Read a lot of that crimethinc article, I maintain my assertion that the police are a red herring. "The workers struggles of a generation ago have become struggles against the police." Incorrect, the contours of the class war/ class exploitation are fundamentally identical. "What bosses once were to workers, police are to the precarious and unemployed." Idiotic. The boss-worker social relationship is the same exploitation it has always been. And the relationship between police and the lumpen remains the same, tho the police have enhanced powers of repression via modern technology. The crimethinc article says that "the polulation has been renderred expendable by globalization and automation." Incorrect. Automation expands a workers productivity, but the worker is still essential to the production process and as a consumer. Labor remains the source of value. Globalization just means that proletarians in other parts of the world are also producing value. Exploitation is international, so what?
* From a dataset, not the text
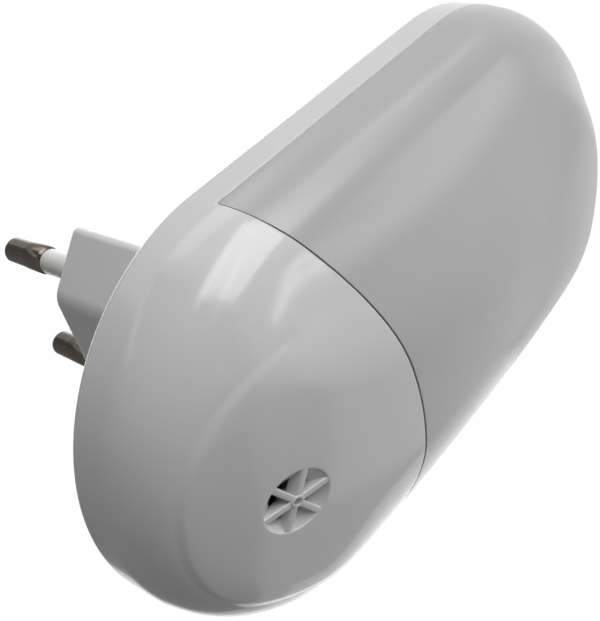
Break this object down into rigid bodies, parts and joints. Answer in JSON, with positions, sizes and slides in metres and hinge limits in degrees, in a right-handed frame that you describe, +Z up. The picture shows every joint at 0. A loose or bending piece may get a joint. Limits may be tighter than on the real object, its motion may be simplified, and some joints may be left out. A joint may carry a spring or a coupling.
{
  "type": "plug-in night light",
  "caption": "Pill-shaped plug-in night light with a frosted diffuser, a light sensor behind a spoked grille and a flat two-pin plug body on its back.",
  "frame": {"origin": "centre of the plug's engagement face", "axes": "+Y along the pins into the socket, +Z up towards the diffuser's end, front of the light at -Y"},
  "size_m": [0.055, 0.0666, 0.0978],
  "materials": {
    "housing_abs": "polished moulded ABS, cool light grey white",
    "diffuser_pc": "frosted polycarbonate, satin outside",
    "cover_abs": "satin moulded ABS",
    "plug_abs": "satin moulded plastic",
    "pin_nickel": "nickel plated turned brass",
    "sleeve_pa": "satin moulded polyamide",
    "board_fr4": "solder mask over glass epoxy",
    "led_white": "moulded white package",
    "phosphor": "yellow silicone",
    "sensor_epoxy": "clear cast epoxy",
    "black_plastic": "black moulded plastic",
    "film_box": "box capacitor case",
    "capacitor_can": "shrink sleeved aluminium can",
    "resistor_coat": "flame proof lacquer",
    "diode_glass": "glass body",
    "tinned_copper": "tinned copper wire",
    "screw_steel": "zinc plated steel"
  },
  "bodies": {
    "root": {"front_shell": "housing_abs", "diffuser": "diffuser_pc", "back_cover": "cover_abs", "plug_body": "plug_abs", "pin_left": "pin_nickel", "pin_right": "pin_nickel", "sleeve_left": "sleeve_pa", "sleeve_right": "sleeve_pa", "circuit_board": "board_fr4", "leds": "led_white", "led_phosphors": "phosphor", "light_sensor": "sensor_epoxy", "sensor_leads": "tinned_copper", "sensor_boot": "black_plastic", "film_capacitor": "film_box", "smoothing_capacitor": "capacitor_can", "bridge_rectifier": "black_plastic", "fusible_resistor": "resistor_coat", "resistors": "resistor_coat", "transistor": "black_plastic", "zener_diode": "diode_glass", "live_lead": "tinned_copper", "neutral_lead": "tinned_copper", "cover_screws": "screw_steel", "board_screws": "screw_steel"}
  },
  "joints": []
}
All the more reason for international worker solidarity/ organizing. The idea that police-lumpen struggle has essentially supplanted the class struggle is completely corrosive to useful proletarian politics. Doesn't seem likely that the lumpen will displace the proletarian as the central revolutionary subject since the lumpen is almost entirely divorced from the production process. The proletariat is the key, as ever.

Sai

I mean maybe it's useful to "practice" confrontation with police... Slightly dubious 🤷‍♂️ I mean don't get me wrong I hate the cops but I question the strategic value of direct confrontation sometimes. Well mass worker organizing and the threat of revolution achieved the new deal and the civil rights victories in the last century, a "work stoppage" among American soldiers helped end the Vietnam war... And you're right I think there is an upswing of class consciousness at least among the workers of the US.

Sai

As for the other points about focusing instead on the classic “seize the means” approach, I mean sure absolutely. I would argue that organized labor activity is actually on the upswing lately and seems to be gathering momentum so focusing on building towards a general strike as UAW president Shawn Fain has suggested would be awesome if it actually works. It would inevitably result in police repression and violence. Obviously the proletariat has to be ready to respond to that. If the most radicalized sections of the working class have been regularly honing their skills and refining their tactics in confrontations with the police, doesn’t it follow that the working class would be better equipped and prepared for such a mass confrontation like what we saw in 2020? Also, I would like to know when was the last time a worker’s struggle or strike has actually led to any kind of meaningful mass movement in the United States in the last century? I say this as a union member myself.

Justin Rodin

I think it would help you understand this viewpoint among other ultras like myself and the makers of this podcast if you read the article “The Thin Blue Line Is A Burning Fuse” on Crimethinc https://crimethinc.com/2014/11/25/feature-the-thin-blue-line-is-a-burning-fuse

Justin Rodin

At least fighting the cops on a picket line would be a productive battle in the class war. The transit system itself is a critical part of the capitalist production infrastructure, surely it would be good to organize it for militant prolerarian struggle. What is your relationship with transit workers?

Sai

How do you envision direct confrontation with the police leading to a transformation of society to a better mode of production? They're a red herring. The enforcers of capital, the literal spear point of the capitalist state domestically. Direct confrontation with them will inevitably fail, they have more resources. The left movement should focus on building power from within production itself. This "activism" I hear y'all speak of so often smacks of adventurism or hooliganism. If the class war were a boxing match between us and the bourgeoisie, direct confrontation with police is like thinking you'll beat your opponent by meeting his fist with your face over and over. The means of production are there for the taking. The bourgeoisie's relatively unprotected belly. If we take the production process, the cops would become our bruisers. What use is "propaganda of the deed" if the overall effect is just strengthening the bourgeois state and allowing them to refine their techniques of oppression? Idk I don't follow your theory of change. I don't understand it.